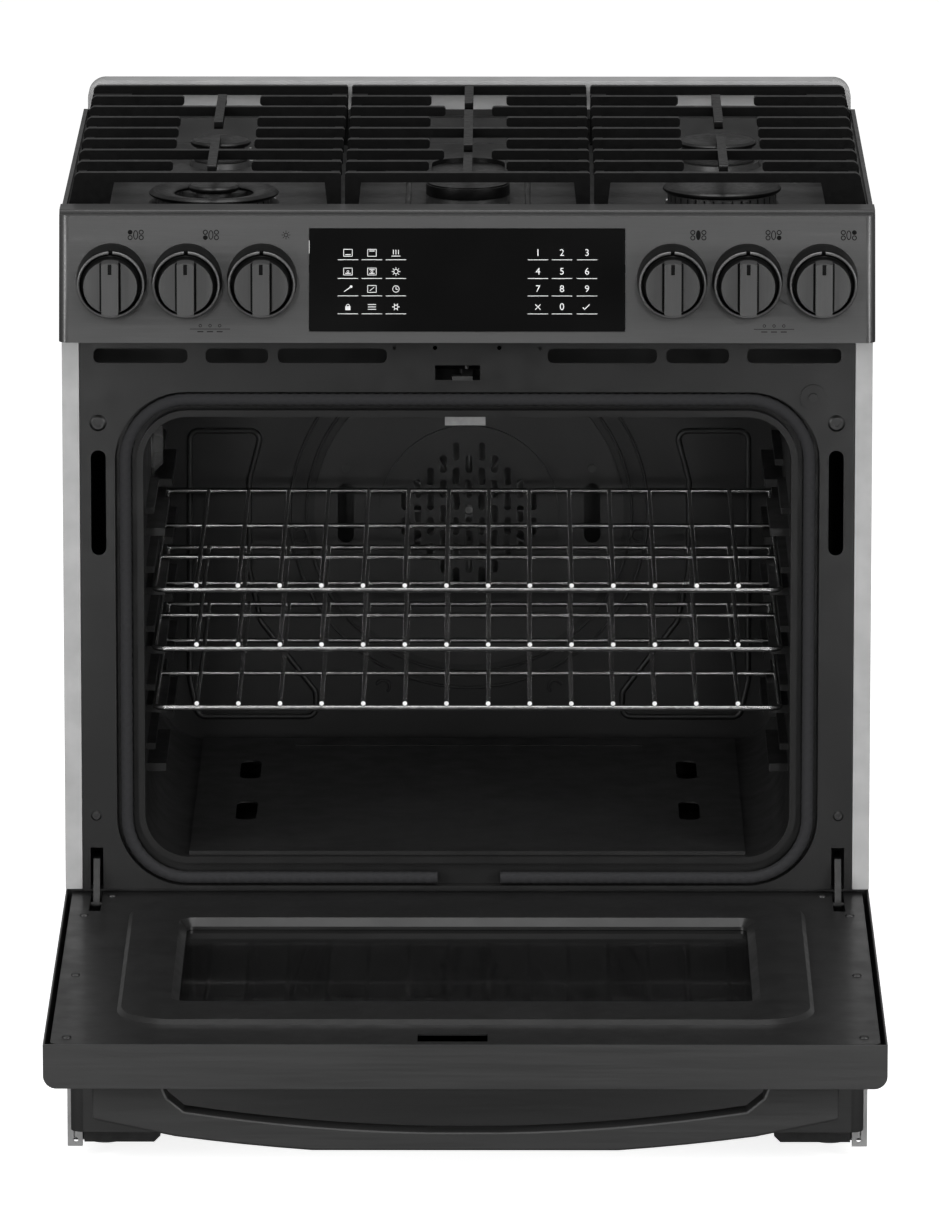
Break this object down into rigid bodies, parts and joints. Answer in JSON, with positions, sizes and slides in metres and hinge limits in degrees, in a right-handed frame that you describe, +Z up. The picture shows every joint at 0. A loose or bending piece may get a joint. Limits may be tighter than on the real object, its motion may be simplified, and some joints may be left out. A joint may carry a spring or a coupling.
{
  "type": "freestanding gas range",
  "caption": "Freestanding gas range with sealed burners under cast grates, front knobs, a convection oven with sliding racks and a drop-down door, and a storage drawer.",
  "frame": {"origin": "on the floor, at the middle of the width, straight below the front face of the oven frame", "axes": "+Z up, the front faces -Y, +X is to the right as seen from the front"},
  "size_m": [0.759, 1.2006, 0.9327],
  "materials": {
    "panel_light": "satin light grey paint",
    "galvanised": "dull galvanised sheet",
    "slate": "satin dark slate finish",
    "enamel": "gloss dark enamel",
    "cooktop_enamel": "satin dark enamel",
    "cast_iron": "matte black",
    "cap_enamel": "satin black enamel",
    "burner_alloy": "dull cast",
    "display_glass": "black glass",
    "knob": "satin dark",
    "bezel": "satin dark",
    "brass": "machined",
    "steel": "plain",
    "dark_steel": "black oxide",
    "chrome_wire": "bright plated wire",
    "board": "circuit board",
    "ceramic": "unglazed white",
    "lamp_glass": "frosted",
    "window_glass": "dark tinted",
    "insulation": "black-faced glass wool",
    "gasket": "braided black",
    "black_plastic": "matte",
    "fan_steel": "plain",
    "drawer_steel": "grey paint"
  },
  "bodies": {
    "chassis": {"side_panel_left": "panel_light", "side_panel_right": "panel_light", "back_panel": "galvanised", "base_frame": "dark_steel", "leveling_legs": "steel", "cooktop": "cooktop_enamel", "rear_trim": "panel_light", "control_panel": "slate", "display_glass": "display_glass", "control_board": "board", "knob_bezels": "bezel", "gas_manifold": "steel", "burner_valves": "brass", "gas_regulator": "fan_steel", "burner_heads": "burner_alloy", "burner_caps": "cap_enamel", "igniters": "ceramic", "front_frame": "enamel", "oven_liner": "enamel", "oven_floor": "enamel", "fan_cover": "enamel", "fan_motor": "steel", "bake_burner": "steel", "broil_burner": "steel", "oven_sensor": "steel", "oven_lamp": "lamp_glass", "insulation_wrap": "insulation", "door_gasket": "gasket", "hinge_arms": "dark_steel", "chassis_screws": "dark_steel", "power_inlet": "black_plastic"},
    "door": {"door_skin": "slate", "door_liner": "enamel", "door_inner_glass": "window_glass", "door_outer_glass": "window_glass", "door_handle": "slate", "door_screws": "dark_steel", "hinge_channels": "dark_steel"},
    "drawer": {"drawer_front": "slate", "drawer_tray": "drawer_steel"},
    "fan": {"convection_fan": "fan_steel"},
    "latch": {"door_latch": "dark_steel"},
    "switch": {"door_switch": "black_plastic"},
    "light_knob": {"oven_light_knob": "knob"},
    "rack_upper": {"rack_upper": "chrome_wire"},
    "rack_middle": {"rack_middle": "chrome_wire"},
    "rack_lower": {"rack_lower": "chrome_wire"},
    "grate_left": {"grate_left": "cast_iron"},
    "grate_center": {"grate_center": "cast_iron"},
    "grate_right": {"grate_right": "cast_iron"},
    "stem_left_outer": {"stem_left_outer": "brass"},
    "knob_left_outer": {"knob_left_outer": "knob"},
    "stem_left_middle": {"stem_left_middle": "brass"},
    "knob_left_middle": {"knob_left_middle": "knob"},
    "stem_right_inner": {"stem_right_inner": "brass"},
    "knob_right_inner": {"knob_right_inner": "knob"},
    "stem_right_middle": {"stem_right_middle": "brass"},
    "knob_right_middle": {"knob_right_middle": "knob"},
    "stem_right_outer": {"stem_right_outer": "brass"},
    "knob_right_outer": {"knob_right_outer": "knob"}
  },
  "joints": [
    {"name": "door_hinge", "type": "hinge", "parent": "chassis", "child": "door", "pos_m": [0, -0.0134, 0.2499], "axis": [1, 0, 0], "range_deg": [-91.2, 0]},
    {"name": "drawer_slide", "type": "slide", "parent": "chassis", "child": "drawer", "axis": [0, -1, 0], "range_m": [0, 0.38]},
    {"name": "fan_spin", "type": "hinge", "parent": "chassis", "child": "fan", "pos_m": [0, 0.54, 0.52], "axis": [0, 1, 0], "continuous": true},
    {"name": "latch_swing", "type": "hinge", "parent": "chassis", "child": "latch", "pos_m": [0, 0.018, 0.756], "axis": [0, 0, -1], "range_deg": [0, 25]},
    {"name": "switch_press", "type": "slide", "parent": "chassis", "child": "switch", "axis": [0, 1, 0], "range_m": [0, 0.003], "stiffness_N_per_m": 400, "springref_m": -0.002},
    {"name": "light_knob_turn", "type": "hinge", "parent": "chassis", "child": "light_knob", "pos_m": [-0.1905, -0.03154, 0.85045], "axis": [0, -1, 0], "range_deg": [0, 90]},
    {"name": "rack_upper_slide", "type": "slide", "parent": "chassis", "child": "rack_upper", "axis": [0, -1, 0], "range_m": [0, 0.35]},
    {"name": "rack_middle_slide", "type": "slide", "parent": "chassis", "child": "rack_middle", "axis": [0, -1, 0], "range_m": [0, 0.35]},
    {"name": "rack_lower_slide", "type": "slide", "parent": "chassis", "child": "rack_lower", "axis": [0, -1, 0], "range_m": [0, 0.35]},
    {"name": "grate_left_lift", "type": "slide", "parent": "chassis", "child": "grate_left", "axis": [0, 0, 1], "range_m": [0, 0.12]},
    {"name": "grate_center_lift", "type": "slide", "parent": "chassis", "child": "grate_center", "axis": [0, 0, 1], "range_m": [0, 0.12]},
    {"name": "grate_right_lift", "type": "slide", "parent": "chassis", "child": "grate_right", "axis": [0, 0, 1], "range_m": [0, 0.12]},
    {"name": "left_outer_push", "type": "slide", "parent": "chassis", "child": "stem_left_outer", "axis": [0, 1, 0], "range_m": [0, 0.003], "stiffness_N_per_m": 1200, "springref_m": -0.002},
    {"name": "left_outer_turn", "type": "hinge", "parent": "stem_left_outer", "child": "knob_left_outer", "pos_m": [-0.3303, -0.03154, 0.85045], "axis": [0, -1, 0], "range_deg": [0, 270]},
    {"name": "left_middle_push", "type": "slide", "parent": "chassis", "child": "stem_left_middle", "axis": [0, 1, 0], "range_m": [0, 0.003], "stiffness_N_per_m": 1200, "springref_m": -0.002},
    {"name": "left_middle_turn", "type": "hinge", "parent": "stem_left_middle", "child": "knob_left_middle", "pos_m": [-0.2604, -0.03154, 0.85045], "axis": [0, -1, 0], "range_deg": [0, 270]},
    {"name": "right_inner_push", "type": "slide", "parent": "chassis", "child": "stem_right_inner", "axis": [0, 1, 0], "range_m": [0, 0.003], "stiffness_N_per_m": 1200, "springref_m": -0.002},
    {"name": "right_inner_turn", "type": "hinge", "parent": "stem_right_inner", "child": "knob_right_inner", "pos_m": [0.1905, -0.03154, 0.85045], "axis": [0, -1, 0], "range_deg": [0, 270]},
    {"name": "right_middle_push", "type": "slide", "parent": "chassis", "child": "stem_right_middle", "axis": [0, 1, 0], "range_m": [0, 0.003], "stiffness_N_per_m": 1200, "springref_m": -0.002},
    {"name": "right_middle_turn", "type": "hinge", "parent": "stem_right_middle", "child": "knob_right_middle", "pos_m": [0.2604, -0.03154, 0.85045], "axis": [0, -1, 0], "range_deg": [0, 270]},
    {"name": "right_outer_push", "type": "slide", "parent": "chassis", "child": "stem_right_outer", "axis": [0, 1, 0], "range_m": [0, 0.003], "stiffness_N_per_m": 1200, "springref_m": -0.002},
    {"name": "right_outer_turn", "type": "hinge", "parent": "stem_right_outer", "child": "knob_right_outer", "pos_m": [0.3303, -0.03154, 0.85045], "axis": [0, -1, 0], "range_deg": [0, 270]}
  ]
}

· · · · · · ·

* _Set problem_
Copy out every line of the data that includes the word "with".

* _Output_
Break this object down into rigid bodies, parts and joints. Answer in JSON, with positions, sizes and slides in metres and hinge limits in degrees, in a right-handed frame that you describe, +Z up. The picture shows every joint at 0. A loose or bending piece may get a joint. Limits may be tighter than on the real object, its motion may be simplified, and some joints may be left out. A joint may carry a spring or a coupling.
  "caption": "Freestanding gas range with sealed burners under cast grates, front knobs, a convection oven with sliding racks and a drop-down door, and a storage drawer.",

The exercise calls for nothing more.